Took my road bike with Romin Evo Gel out this weekend for back to back Century rides - 109 on Saturday and 101 Sunday. Very comfortable considering the time in the saddle was 16 hours - and yes it was a very slow pace both days, easy rides. I felt good this morning when I got up too so the saddle didn't beat me up at all.


----------



## TM-17

bump for subscribe


----------



## GTR2ebike

RobScott said:


> Has anyone tried the Chicane saddle?


Yes, _thought_ I really liked the chicane. Then I tried a romin, much harder on the sit bones but that turned out to be a good thing for me. 

If you want a chicane I have a new S-works 155 Black.


----------



## TM-17

I know this is a Romin thread but would also like to hear some comparisons on the Chicane. There seems to be only the expensive model and the less expensive one. 

hows it fit/feel compared to the Romin?


----------



## GTR2ebike

TM-17 said:


> I know this is a Romin thread but would also like to hear some comparisons on the Chicane. There seems to be only the expensive model and the less expensive one.
> 
> hows it fit/feel compared to the Romin?


Way different. Chicane feels like it distributes pressure evenly and has more cushion, Romin puts 100% of my weight on my sit bones. The way the chicane is rounded is also nice, I could move all the way back and the back of my thighs wouldn't dig into the saddle, can't do that with the romin.


----------



## JC1974

One more vote for the Romin saddle. I have four bikes and a Romin on each one.

I must admit, Initially I started with the Toupe when it first came out but for me it just never felt right. It was via a bike fit that I first tried the Romin and since then I don't plan on using anything else.


----------



## TM-17

GTR2ebike said:


> Way different. Chicane feels like it distributes pressure evenly and has more cushion, Romin puts 100% of my weight on my sit bones. The way the chicane is rounded is also nice, I could move all the way back and the back of my thighs wouldn't dig into the saddle, can't do that with the romin.


how about compared to the Troup. Ive read a few reviews/blogs that the Chicane is the hardest to fit. I m ging to a fitter soon and will be trying Spec saddles


----------



## GTR2ebike

TM-17 said:


> how about compared to the Troup. Ive read a few reviews/blogs that the Chicane is the hardest to fit. I m ging to a fitter soon and will be trying Spec saddles



I've only tried a toupe for a few minutes, but it wasn't for me. I used the chicane for about a year and just swapped to the romin.


----------



## trunkz22

Another Evo Pro 155 user here. Had a Evo Expert 143 on my other bike. Loved it and bought another for the other. Gambled a bit as the Expert is a 143 and tried the sizing up for the Evo Pro. Actually more comfortable and I didn't experience any sit bone pain on the first ride of the Pro. I'll find out more in time, but so far its a winner!


----------



## TM-17

Im going tomorrow to try saddles. just for some info. can you move around with the Romin and Troupe? or is it a sweet spot only sadddle?


----------



## Srode

TM-17 said:


> Im going tomorrow to try saddles. just for some info. can you move around with the Romin and Troupe? or is it a sweet spot only sadddle?
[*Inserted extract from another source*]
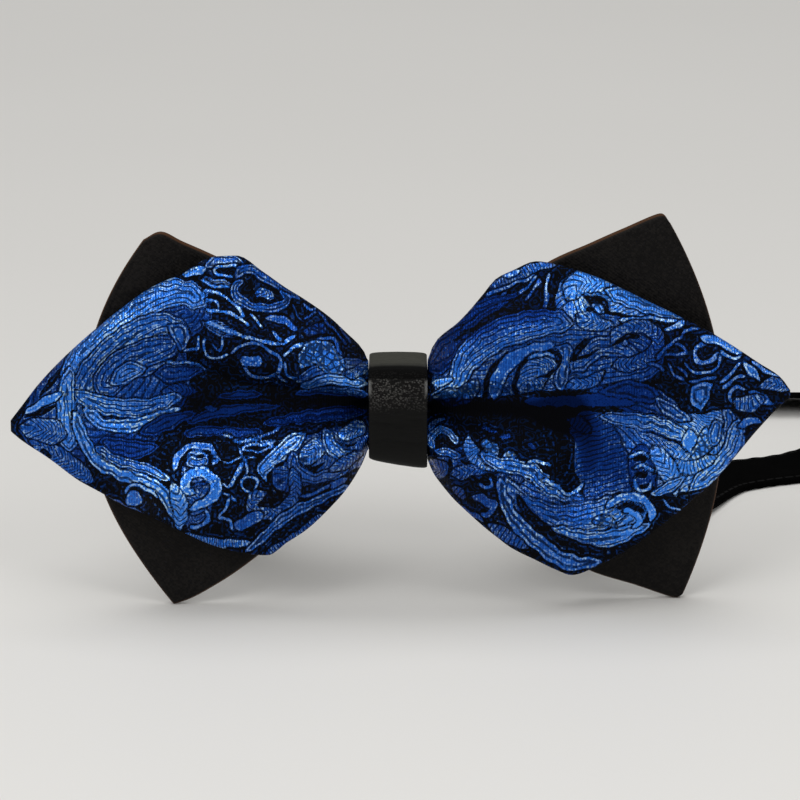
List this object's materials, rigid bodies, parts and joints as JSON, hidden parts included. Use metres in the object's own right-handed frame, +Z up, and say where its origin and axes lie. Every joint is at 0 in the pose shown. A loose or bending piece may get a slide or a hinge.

I move around quite a bit on my Romin Evo - no problem at all.


----------



## TM-17

Ok. i picked up a Troup Comp Gel today. Question: Should i keep the saddle straight or rotate it like I have on my Adamo?


----------



## Yardie

*Romin is now working*



Yardie said:


> George M, Thanks for your feedback. I did try the Romin Expert 155 and the fit is way better fit than the 143 EVO Gel. I rode for 10 miles and no more pain. I still need to more miles in the saddle before deciding if I will keep it. I wished my Bike shop had the 155 EVO Gel in stock because the Expert feels a bit firm.


Getting the right fit has been a journey. I rode the Romin Expert on a 2 day 180 ride and had numbness in my toes for a week! I needed to get the correct fit so I used the calculator on Competitive Cyclist and determined my seat was 2 to 3 cm too high. I also placed a level on the saddle and realized it was tilted way too far forward. Advice to anyone making changes to your fit - be careful.
So now with the new adjustments the Romin is really good. I now have and additional 150 miles on the saddle. No numb toes and no soreness. The only remaining issue is I may need new bibs. After about 50 miles the edge of the chamois tend to make me sore requiring frequent readjustment. The bibs are 1 year Performance bike ultra's.


----------



## George M

Yardie said:


> Getting the right fit has been a journey. I rode the Romin Expert on a 2 day 180 ride and had numbness in my toes for a week! I needed to get the correct fit so I used the calculator on Competitive Cyclist and determined my seat was 2 to 3 cm too high. I also placed a level on the saddle and realized it was tilted way too far forward. Advice to anyone making changes to your fit - be careful.
> So now with the new adjustments the Romin is really good. I now have and additional 150 miles on the saddle. No numb toes and no soreness. The only remaining issue is I may need new bibs. After about 50 miles the edge of the chamois tend to make me sore requiring frequent readjustment. The bibs are 1 year Performance bike ultra's.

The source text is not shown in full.